Le elezioni a Taiwan lo hanno visto scontrarsi contro i nazionalisti (e favoriti di Pechino) del Kuomintang e contro il Partito Popolare.
Nel mentre, Pechino si teneva occupata con l’ostruzionismo mediatico. Ma nonostante la censura dell’hashtag “elezioni di Taiwan” sul social Weibo (l’equivalente cinese di X), il tentativo è stato del tutto inutile.
Grazie ai giovani, che sono stati il principale target delle varie campagne elettorali, l’affluenza ha comunque raggiunto livelli record, toccando ben il 70%, portando Lai al 40,2% dei voti.
L’occhio di Pechino e altri
Dopo il voto, 8 jet e 6 navi militari cinesi hanno circondato l’isola. Lai è infatti visto come una grande minaccia, giacché il suo obiettivo è mantenere lo status quo: l’indipendenza de facto di Taiwan.
La Cina ha risposto subito accanita, ribadendo che la riunificazione sarà un processo inevitabile. Le parole dell’ambasciatore Xiao Qian sono state chiare: Taiwan è la Taiwan della Cina.

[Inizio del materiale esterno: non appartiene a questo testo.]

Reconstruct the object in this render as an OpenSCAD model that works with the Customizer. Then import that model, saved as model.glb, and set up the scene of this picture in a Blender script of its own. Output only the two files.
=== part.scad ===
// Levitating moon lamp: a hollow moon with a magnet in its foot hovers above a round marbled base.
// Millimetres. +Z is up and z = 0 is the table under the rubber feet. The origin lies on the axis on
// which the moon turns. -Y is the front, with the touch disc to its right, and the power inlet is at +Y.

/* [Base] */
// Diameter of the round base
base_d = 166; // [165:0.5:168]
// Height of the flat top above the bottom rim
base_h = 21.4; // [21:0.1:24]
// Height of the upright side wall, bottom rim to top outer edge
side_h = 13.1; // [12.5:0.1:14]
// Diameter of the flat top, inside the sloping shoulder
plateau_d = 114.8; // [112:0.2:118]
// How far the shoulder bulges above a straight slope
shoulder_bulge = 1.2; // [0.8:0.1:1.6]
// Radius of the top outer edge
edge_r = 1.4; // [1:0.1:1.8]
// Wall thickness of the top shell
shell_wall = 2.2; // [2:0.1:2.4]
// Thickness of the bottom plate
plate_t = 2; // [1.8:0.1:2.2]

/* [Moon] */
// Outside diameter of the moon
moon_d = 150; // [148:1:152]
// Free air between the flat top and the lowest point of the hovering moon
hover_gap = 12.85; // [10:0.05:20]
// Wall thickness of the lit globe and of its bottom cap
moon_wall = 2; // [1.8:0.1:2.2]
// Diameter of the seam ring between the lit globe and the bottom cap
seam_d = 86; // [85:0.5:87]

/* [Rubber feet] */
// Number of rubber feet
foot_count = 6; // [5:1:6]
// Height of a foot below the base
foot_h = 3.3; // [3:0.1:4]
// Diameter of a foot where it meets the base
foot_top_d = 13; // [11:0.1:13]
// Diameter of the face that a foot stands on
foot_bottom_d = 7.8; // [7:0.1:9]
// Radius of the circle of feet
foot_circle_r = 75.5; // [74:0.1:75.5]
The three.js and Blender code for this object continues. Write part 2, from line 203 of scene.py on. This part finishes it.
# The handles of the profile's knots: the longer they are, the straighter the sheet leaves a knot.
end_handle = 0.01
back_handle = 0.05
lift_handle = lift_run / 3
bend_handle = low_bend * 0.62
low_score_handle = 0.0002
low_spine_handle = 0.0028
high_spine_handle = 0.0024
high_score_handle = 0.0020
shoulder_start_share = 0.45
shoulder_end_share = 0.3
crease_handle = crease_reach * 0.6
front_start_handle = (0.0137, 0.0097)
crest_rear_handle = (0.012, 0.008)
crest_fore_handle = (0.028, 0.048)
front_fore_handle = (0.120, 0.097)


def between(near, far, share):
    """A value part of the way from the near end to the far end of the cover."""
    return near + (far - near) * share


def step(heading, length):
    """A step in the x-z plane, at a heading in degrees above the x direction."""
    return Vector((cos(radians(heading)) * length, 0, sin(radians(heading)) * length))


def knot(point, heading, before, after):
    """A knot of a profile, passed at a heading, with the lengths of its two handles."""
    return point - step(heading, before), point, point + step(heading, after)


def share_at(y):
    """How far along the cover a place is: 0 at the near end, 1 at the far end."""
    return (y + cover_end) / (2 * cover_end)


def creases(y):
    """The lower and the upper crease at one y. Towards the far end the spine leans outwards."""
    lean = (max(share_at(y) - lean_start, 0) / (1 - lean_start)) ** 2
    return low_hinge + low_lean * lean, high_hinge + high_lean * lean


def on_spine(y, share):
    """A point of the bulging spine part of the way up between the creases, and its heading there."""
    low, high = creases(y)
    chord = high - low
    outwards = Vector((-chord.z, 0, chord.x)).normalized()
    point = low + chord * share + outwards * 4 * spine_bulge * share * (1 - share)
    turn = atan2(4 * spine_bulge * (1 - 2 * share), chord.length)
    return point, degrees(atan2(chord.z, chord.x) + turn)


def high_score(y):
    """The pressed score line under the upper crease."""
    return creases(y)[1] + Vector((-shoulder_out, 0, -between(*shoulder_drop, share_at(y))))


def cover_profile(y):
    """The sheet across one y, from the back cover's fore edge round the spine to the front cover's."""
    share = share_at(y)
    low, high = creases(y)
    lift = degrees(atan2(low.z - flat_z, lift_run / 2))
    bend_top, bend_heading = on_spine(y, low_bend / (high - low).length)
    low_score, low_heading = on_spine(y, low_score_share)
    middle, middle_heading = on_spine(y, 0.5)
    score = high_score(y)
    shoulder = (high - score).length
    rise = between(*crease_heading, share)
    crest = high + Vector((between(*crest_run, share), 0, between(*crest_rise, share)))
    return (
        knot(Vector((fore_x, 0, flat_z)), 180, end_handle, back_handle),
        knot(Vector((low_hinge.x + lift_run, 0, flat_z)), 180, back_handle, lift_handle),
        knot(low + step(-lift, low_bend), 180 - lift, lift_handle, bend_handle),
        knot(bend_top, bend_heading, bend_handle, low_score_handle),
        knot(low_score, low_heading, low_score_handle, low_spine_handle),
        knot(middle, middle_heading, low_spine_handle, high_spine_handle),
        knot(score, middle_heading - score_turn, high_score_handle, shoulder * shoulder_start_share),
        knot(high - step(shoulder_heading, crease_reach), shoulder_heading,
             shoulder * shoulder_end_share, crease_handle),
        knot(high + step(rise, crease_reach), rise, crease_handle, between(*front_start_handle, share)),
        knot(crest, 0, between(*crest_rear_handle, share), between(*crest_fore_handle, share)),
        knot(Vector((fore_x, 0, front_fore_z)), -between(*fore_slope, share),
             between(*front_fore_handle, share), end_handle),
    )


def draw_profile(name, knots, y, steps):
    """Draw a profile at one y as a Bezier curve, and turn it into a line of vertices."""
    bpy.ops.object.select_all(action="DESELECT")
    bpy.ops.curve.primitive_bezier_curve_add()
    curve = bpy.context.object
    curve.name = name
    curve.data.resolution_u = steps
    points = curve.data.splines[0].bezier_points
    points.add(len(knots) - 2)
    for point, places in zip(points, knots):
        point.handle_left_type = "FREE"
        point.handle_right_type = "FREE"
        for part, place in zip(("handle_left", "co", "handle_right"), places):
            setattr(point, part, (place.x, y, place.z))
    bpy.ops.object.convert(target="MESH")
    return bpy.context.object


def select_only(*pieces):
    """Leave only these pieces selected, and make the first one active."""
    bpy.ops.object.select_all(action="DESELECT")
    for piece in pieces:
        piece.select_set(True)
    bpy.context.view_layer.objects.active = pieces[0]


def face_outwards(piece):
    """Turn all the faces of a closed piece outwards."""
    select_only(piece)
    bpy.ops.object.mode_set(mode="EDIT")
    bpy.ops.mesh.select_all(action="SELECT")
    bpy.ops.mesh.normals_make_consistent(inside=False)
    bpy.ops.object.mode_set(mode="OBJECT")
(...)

Se da un lato l’UE è apparsa soddisfatta del risultato elettorale (auspicando pace, stabilità e zero cambiamenti unilaterali), Joe Biden non sostiene l’indipendenza di Taiwan. Ma tale rifiuto è in realtà dovuto ad un’ambiguità strategica, anche perché tra l’isola e gli USA permangono alcuni rapporti economici, sebbene non ufficiali.
Perché parlare di Taiwan
Nonostante la vittoria, Lai non avrà la maggioranza al Yuan, ovvero il parlamento di Taiwan. Il nuovo presidente ha sottolineato infatti la necessità di collaborare e dialogare con l’opposizione, così da formare una coalizione.

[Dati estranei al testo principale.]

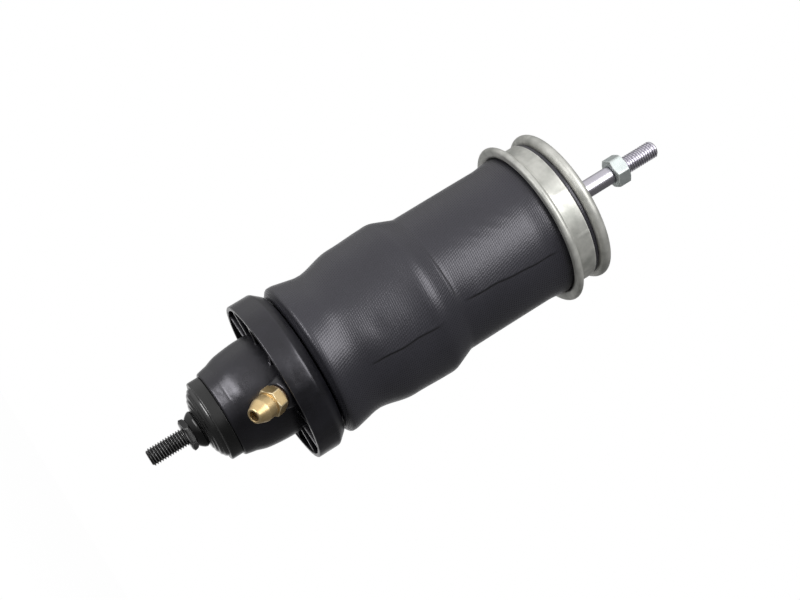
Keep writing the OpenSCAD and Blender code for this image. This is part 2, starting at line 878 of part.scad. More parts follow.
// One lip points down at the oil and the other up at the dust
module rod_seal() {
    lip_r = rod_r + seal_gap;
    lip_h = 0.9;
    hollow_w = 0.8;
    seal_r = tube_bore_r - fit_gap;
    color([0.10, 0.10, 0.10])
        rotate_extrude()
            polygon([
                [lip_r, rod_seal_z + edge],
                [lip_r + hollow_w, rod_seal_z],
                [seal_r, rod_seal_z],
                [seal_r, cover_z],
                [lip_r + hollow_w, cover_z],
                [lip_r, cover_z - edge],
                [lip_r, cover_z - lip_h],
                [lip_r + hollow_w, rod_seal_z + rod_seal_h / 2],
                [lip_r, rod_seal_z + lip_h]
            ]);
}

module seal_cover() {
    color([0.60, 0.60, 0.62])
        ring(rod_r + wide_edge, tube_bore_r - fit_gap, cover_z, seal_cover_h);
}

// A pressed cap that the bump stop strikes, with slots that let trapped air out
module striker_cap() {
    slot_count = 4;
    slot_w = 3;
    slot_l = 6;
    bore = rod_r + 2;
    inner = tube_r + fit_gap;
    outer = inner + striker_wall;
    color([0.62, 0.63, 0.62])
        difference() {
            rotate_extrude()
                polygon(concat(
                    [
                        [bore, tube_top],
                        [inner, tube_top],
                        [inner, tube_top - striker_skirt_l],
                        [outer, tube_top - striker_skirt_l]
                    ],
                    rounded([outer, striker_top], striker_wall * 0.9, 0),
                    [[bore, striker_top]]
                ));
            around(slot_count)
                translate([(bore + inner - slot_l) / 2, -slot_w / 2, tube_top - overlap])
                    cube([slot_l, slot_w, striker_wall + 2 * overlap]);
        }
}

// The rod steps down to its shank at the end plate and to the thread root under the nut
module piston_rod() {
    nut_top = nut_z + upper_nut_h;
    relief = 0.2;
    groove_r = shank_r - snap_ring_depth;
    color([0.80, 0.80, 0.82])
        rotate_extrude()
            polygon([
                [0, piston_nut_z],
                [tail_r - edge, piston_nut_z],
                [tail_r, piston_nut_z + edge],
                [tail_r, tail_z],
                [rod_r, tail_z],
                [rod_r, seat_z],
                [shank_r, seat_z],
                [shank_r, snap_z],
                [groove_r, snap_z],
                [groove_r, snap_z + snap_ring_h],
                [shank_r, snap_z + snap_ring_h],
                [shank_r, nut_z - relief],
                [thread_root_r, nut_z - relief],
                [thread_root_r, nut_top + relief],
                [thread_r, nut_top + relief],
                [thread_r, rod_top - end_chamfer],
                [thread_r - end_chamfer, rod_top],
                [0, rod_top]
            ]);
}

module damper_piston() {
    port_count = 6;
    port_bore = 1.1;
    land_h = 1.5;
    bore = tail_r + slide_gap;
    ring_seat_r = piston_r - piston_ring_depth;
    top = piston_z + piston_h;
    color([0.42, 0.42, 0.44])
        difference() {
            rotate_extrude()
                polygon([
                    [bore, piston_z],
                    [piston_r - edge, piston_z],
                    [piston_r, piston_z + edge],
                    [piston_r, piston_z + land_h],
                    [ring_seat_r, piston_z + land_h],
                    [ring_seat_r, top - land_h],
                    [piston_r, top - land_h],
                    [piston_r, top - edge],
                    [piston_r - edge, top],
                    [bore, top]
                ]);
            around(port_count)
                translate([(bore + ring_seat_r) / 2 - edge, 0, piston_z - cut])
                    cylinder(r = port_bore, h = piston_h + 2 * cut);
        }
}

module piston_ring() {
    land_h = 1.5 + fit_gap;
    color([0.30, 0.26, 0.20])
        ring(
            piston_r - piston_ring_depth + slide_gap, cylinder_r - slide_gap,
            piston_z + land_h, piston_h - 2 * land_h
        );
}

// A stack of thin discs, the largest against the piston
module disc_stack(z, h, large_r, small_r, large_up) {
    bore = tail_r + slide_gap;
    large_z = large_up ? z + h / 2 : z;
    small_z = large_up ? z : z + h / 2;
    union() {
        ring(bore, large_r, large_z, h / 2);
        ring(bore, small_r, small_z, h / 2);
    }
}

module compression_discs() {
    color([0.68, 0.68, 0.70])
        disc_stack(upper_shims_z, upper_shims_h, cylinder_r - 2.5, cylinder_r - 5, false);
}

module rebound_discs() {
    color([0.68, 0.68, 0.70])
        disc_stack(lower_shims_z, lower_shims_h, cylinder_r - 3.5, cylinder_r - 5, true);
}

module piston_nut() {
    color([0.55, 0.55, 0.57])
        difference() {
            hexagon(rod_tail_d + 5, piston_nut_z, piston_nut_h, true, false);
            translate([0, 0, piston_nut_z - cut])
                cylinder(r = tail_r + slide_gap, h = piston_nut_h + 2 * cut);
        }
}

module rebound_stop() {
    color([0.58, 0.58, 0.60])
        ring(rod_r + slide_gap, cylinder_r - 2, rebound_stop_z, rebound_stop_h);
}

module rebound_buffer() {
    color([0.14, 0.14, 0.14])
        ring(rod_r + fit_gap, cylinder_r - 2.5, buffer_z, rebound_buffer_h);
}

// A foamed block with a waist, narrower where it strikes first
module bump_stop() {
    bore = rod_r + free_gap;
    tip_r = bump_r * 0.62;
    lobe_w = bump_r - 2;
    waist_w = bump_r - 3.4;
    lobe_top = bump_z + bump_h * 0.36;
    waist_top = bump_z + bump_h * 0.52;
    head_z = bump_z + bump_h * 0.72;
    color([0.82, 0.74, 0.52])
        rotate_extrude()
            polygon(concat(
                [[bore, bump_z], [tip_r - edge, bump_z]],
                rise([tip_r, bump_z + edge], [lobe_w, lobe_top], 8),
                rise([lobe_w, lobe_top], [waist_w, waist_top], 8),
                rise([waist_w, waist_top], [bump_r, head_z], 8),
                [[bump_r, head_z], [bump_r, seat_z - wide_edge], [bump_r - wide_edge, seat_z], [bore, seat_z]]
            ));
}

module plate_seat() {
    bore = shank_r + slide_gap;
    groove_bore = bore + rod_cord_d + fit_gap;
    groove_z = plate_z - rod_cord_d - edge;
    color([0.55, 0.56, 0.56])
        rotate_extrude()
            polygon([
                [bore, seat_z],
                [seat_r - wide_edge, seat_z],
                [seat_r, seat_z + wide_edge],
                [seat_r, plate_z],
                [groove_bore, plate_z],
                [groove_bore, groove_z],
                [bore, groove_z]
            ]);
}

module rod_o_ring() {
    color([0.08, 0.08, 0.08])
        rotate_extrude()
            translate([shank_r + slide_gap + rod_cord_d / 2, plate_z - (rod_cord_d + edge) / 2])
                circle(d = rod_cord_d, $fn = 32);
}

// Outline of one face of the end plate, outwards over its ridge, at a height z
function plate_face(z) = concat(
    rise([ridge_r - ridge_slope_w, z], [ridge_r - edge, z + ridge_h], 5),
    rise([ridge_r + edge, z + ridge_h], [ridge_r + ridge_slope_w, z], 5),
    [[ridge_r + ridge_slope_w, z]]
);

// A pressed disc with a stiffening ridge and a rolled bead round its edge
module end_plate() {
    under = plate_face(plate_z);
    upper = plate_face(plate_top);
    bore = shank_r + slide_gap;
    color([0.78, 0.78, 0.74])
        rotate_extrude()
            union() {
                polygon(concat(
                    [[bore, plate_z]],
                    under,
                    [[bead_mid_r, plate_z], [bead_mid_r, plate_top]],
                    [for (i = [len(upper) - 1 : -1 : 0]) upper[i]],
                    [[bore, plate_top]]
                ));
                translate([bead_mid_r, plate_z + bead_r])
                    difference() {
                        circle(r = bead_r);
                        circle(r = bead_r - plate_wall);
                    }
            }
}

module spigot_ring() {
    low_z = plate_z - spigot_h;
    color([0.70, 0.70, 0.66])
        edged_ring(spigot_r - spigot_wall, spigot_r, low_z, spigot_h, wide_edge, 0);
}

// The band is rolled outwards at its lower edge, so that it can't cut the rubber
module clamp_band() {
    outer_bend = lip_bend_r + band_wall;
    weld = 0.01;
    color([0.80, 0.80, 0.76])
        rotate_extrude()
            union() {
                translate([band_bore_r, band_z - weld])
                    square([band_wall, band_h + weld]);
                translate([lip_arc_r, band_z])
                    intersection() {
                        difference() {
                            circle(r = outer_bend);
                            circle(r = lip_bend_r);
                        }
                        translate([-outer_bend, -outer_bend])
                            square([outer_bend + weld, outer_bend]);
                    }
                translate([lip_arc_r, band_z - outer_bend])
                    square([lip_flat, band_wall]);
                translate([lip_roll_mid_r, lip_roll_z])
                    difference() {
                        circle(r = lip_roll_r);
                        circle(r = lip_roll_r - band_wall);
                    }
            }
}

module plate_washer() {
    color([0.72, 0.72, 0.70])
        edged_ring(shank_r + slide_gap, shank_r + plate_washer_w, washer_z, plate_washer_h, 0, edge / 2);
}

// Open at one side, and sprung into the groove of the rod
module snap_ring() {
    mouth = 3;
    outer = shank_r + snap_ring_wall;
    color([0.30, 0.30, 0.31])
        difference() {
            ring(shank_r - snap_ring_depth + slide_gap, outer, snap_z, snap_ring_h);
            translate([0, -mouth / 2, snap_z - cut])
                cube([outer + cut, mouth, snap_ring_h + 2 * cut]);
        }
}

module upper_nut() {
    bore = thread_root_r + slide_gap;
    mouth_r = thread_r + free_gap;
    mouth_h = 1;
    weld = 0.01;
    color([0.76, 0.77, 0.76])
        rotate([0, 0, upper_nut_turn])
            difference() {
                hexagon(nut_af, nut_z, upper_nut_h);
                translate([0, 0, nut_z - cut])
                    cylinder(r = bore, h = upper_nut_h + 2 * cut);
                translate([0, 0, nut_z - weld])
                    cylinder(r1 = mouth_r, r2 = thread_root_r, h = mouth_h);
                translate([0, 0, nut_z + upper_nut_h - mouth_h + weld])
                    cylinder(r1 = thread_root_r, r2 = mouth_r, h = mouth_h);
            }
}

lower_stud();
stud_collar();
bush_sleeve();
lower_bush();
bush_cap();
housing();
air_fitting();
fitting_washer();
housing_seal();
lower_clamp_ring();
air_sleeve();
tube_base();
reservoir_tube();
pressure_tube();
base_valve();
intake_disc();
base_valve_bolt();
rod_guide();
guide_bush();
rod_seal();
seal_cover();
striker_cap();
piston_rod();
damper_piston();
piston_ring();
compression_discs();
rebound_discs();
piston_nut();
rebound_stop();
rebound_buffer();
bump_stop();
plate_seat();
rod_o_ring();
end_plate();
spigot_ring();
clamp_band();
plate_washer();
snap_ring();
upper_nut();
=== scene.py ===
import math

import bpy
import numpy as np
from mathutils import Matrix, Vector


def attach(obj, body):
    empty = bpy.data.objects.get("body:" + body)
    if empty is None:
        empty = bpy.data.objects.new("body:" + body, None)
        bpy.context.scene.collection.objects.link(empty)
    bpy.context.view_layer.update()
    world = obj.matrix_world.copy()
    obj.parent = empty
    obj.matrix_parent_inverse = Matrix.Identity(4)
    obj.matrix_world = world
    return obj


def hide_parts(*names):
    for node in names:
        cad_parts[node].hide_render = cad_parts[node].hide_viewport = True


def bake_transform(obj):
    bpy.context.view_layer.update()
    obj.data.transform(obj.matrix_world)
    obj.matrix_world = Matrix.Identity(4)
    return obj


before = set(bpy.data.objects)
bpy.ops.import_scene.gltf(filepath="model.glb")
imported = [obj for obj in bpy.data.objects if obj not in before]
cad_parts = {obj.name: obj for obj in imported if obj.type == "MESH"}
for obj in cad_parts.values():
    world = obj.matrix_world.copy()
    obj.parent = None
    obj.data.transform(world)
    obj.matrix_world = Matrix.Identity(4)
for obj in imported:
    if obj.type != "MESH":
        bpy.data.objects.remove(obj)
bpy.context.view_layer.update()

scene = bpy.context.scene

# The studio
# The absorber stands upright on its axis, Z. The camera stands low in front of it, rolled on its side, and
# looks a little upwards, so that in the picture the axis runs from the lower left to the upper right.

look_up, lean = math.radians(12.7), math.radians(58.37)
aim_z, distance = 0.133, 0.8
ahead = Vector((0, math.cos(look_up), math.sin(look_up)))
over = Vector((0, -math.sin(look_up), math.cos(look_up)))
side = Vector((1, 0, 0))
picture_right = math.cos(lean) * side + math.sin(lean) * over
picture_up = math.cos(lean) * over - math.sin(lean) * side


def placed(name, data):
    """An object of the scene that shows this camera, lamp or mesh."""
    thing = bpy.data.objects.new(name, data)
    scene.collection.objects.link(thing)
    return thing


def standing(across, up, back, place):
    """The matrix of a camera or a lamp: the directions of its own X, Y and Z, and where it stands."""
    matrix = Matrix((across, up, back)).transposed().to_4x4()
    matrix.translation = place
    return matrix


lens = bpy.data.cameras.new("camera")
lens.lens = 67.41
lens.shift_y = 0.0053
lens.clip_start = 0.01
camera = placed("camera", lens)
camera.matrix_world = standing(picture_right, picture_up, -ahead, Vector((0, 0, aim_z)) - distance * ahead)
scene.camera = camera
scene.view_settings.view_transform = "Standard"


def emptied(owner):
    """The node tree of a world or a material, with nothing in it."""
    owner.use_nodes = True
    owner.node_tree.nodes.clear()
    return owner.node_tree


def join(tree, node, inputs):
    """Sets each input of a node to its value, or joins it where the value is another node's socket."""
    for name, value in inputs.items():
        if isinstance(value, bpy.types.NodeSocket):
            tree.links.new(value, node.inputs[name])
        else:
            node.inputs[name].default_value = value


def add(tree, kind, inputs=None, **settings):
    """A new shader node of this kind, with its settings and its inputs."""
    node = tree.nodes.new("ShaderNode" + kind)
    for name, value in settings.items():
        setattr(node, name, value)
    join(tree, node, inputs or {})
    return node


def math_node(tree, operation, *values, clamp=False):
    """The result of one operation on one to three values."""
    node = add(tree, "Math", dict(enumerate(values)), operation=operation, use_clamp=clamp)
    return node.outputs[0]


def spread(tree, value, low, high, to_low=0.0, to_high=1.0):
    """The value moved from the range low..high to the range to_low..to_high, and held inside it."""
    return add(tree, "MapRange", {
        "Value": value, "From Min": low, "From Max": high, "To Min": to_low, "To Max": to_high}).outputs[0]


# The room is white for the camera. A reflection sees it bright behind and to the left, like a white sheet,
# and dim to the right. What falls from it on matt surfaces is a weak, even light.
dim, matt_light = 0.14, 0.20
room = bpy.data.worlds.new("studio")
scene.world = room
tree = emptied(room)
path = add(tree, "LightPath").outputs
toward = add(tree, "TexCoord").outputs["Generated"]
depth = add(tree, "SeparateXYZ", {"Vector": toward}).outputs["Y"]
leftward = add(tree, "VectorMath", {0: toward, 1: (-0.90, -0.43, 0.0)}, operation="DOT_PRODUCT")
wall = math_node(tree, "MAXIMUM", spread(tree, depth, 0.80, 1.0, dim, 1.0),
                 spread(tree, leftward.outputs["Value"], 0.0, 0.75, dim, 1.0))
seen = math_node(tree, "MAXIMUM", path["Is Camera Ray"], path["Is Transmission Ray"])
mirrored = math_node(tree, "MULTIPLY", path["Is Glossy Ray"], wall)
fill = math_node(tree, "MULTIPLY", path["Is Diffuse Ray"], matt_light)
level = math_node(tree, "MAXIMUM", seen, math_node(tree, "MAXIMUM", mirrored, fill))
ground = add(tree, "Background", {"Color": (1, 1, 1, 1), "Strength": level})
add(tree, "OutputWorld", {"Surface": ground.outputs[0]})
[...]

Ciò non toglie rilievo alle elezioni tenutesi sull’isola. Taiwan è infatti un caso che è apparso fin da subito speculare a quello Ucraino-Russo, destando molta preoccupazione.
Le due realtà hanno un quadro geopolitico molto simile: il desiderio di riunificazione dello Stato più grande contro quello autonomistico dello Stato più piccolo.

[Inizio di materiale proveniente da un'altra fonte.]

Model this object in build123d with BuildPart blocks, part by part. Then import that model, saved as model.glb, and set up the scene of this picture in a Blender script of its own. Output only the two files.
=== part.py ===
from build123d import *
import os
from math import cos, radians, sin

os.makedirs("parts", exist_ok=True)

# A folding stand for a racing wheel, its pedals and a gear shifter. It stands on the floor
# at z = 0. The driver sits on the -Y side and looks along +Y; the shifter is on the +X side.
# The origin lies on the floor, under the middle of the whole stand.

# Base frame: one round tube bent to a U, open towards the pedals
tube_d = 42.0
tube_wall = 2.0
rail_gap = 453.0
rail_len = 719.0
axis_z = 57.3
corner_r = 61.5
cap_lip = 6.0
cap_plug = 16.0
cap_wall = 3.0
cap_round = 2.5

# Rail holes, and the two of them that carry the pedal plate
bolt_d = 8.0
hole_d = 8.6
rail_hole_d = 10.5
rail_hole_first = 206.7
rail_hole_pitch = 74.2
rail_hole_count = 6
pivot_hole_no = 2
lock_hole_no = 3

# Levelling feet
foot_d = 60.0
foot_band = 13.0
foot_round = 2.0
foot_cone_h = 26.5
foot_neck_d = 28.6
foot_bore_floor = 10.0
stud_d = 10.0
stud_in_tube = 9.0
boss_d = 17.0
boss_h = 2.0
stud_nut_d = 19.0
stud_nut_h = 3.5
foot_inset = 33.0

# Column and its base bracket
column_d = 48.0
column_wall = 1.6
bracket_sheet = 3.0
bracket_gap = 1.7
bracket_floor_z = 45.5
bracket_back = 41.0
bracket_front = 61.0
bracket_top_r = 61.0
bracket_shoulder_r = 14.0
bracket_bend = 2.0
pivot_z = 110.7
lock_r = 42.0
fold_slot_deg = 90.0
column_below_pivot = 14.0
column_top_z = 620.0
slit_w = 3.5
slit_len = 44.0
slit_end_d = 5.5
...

Per di più un ruolo cruciale è ricoperto dal tema delle risorse: il grano a Kiev, i semiconduttori a Taipei.
Non solo, Taiwan produce anche metà del gas neon mondiale, essenziale per costruire microchip. Non è infatti la prima volta che si parla di chip war, perché un punto critico era stato raggiunto anche nel 2014. L’indipendenza del paese è quindi anche un’esigenza economica e tecnologica.
L’assimilazione di Taiwan da parte della Cina andrebbe, di conseguenza, ad ingrossare il Fiume Giallo, dando vita ad uno scenario che a molti non piacerebbe.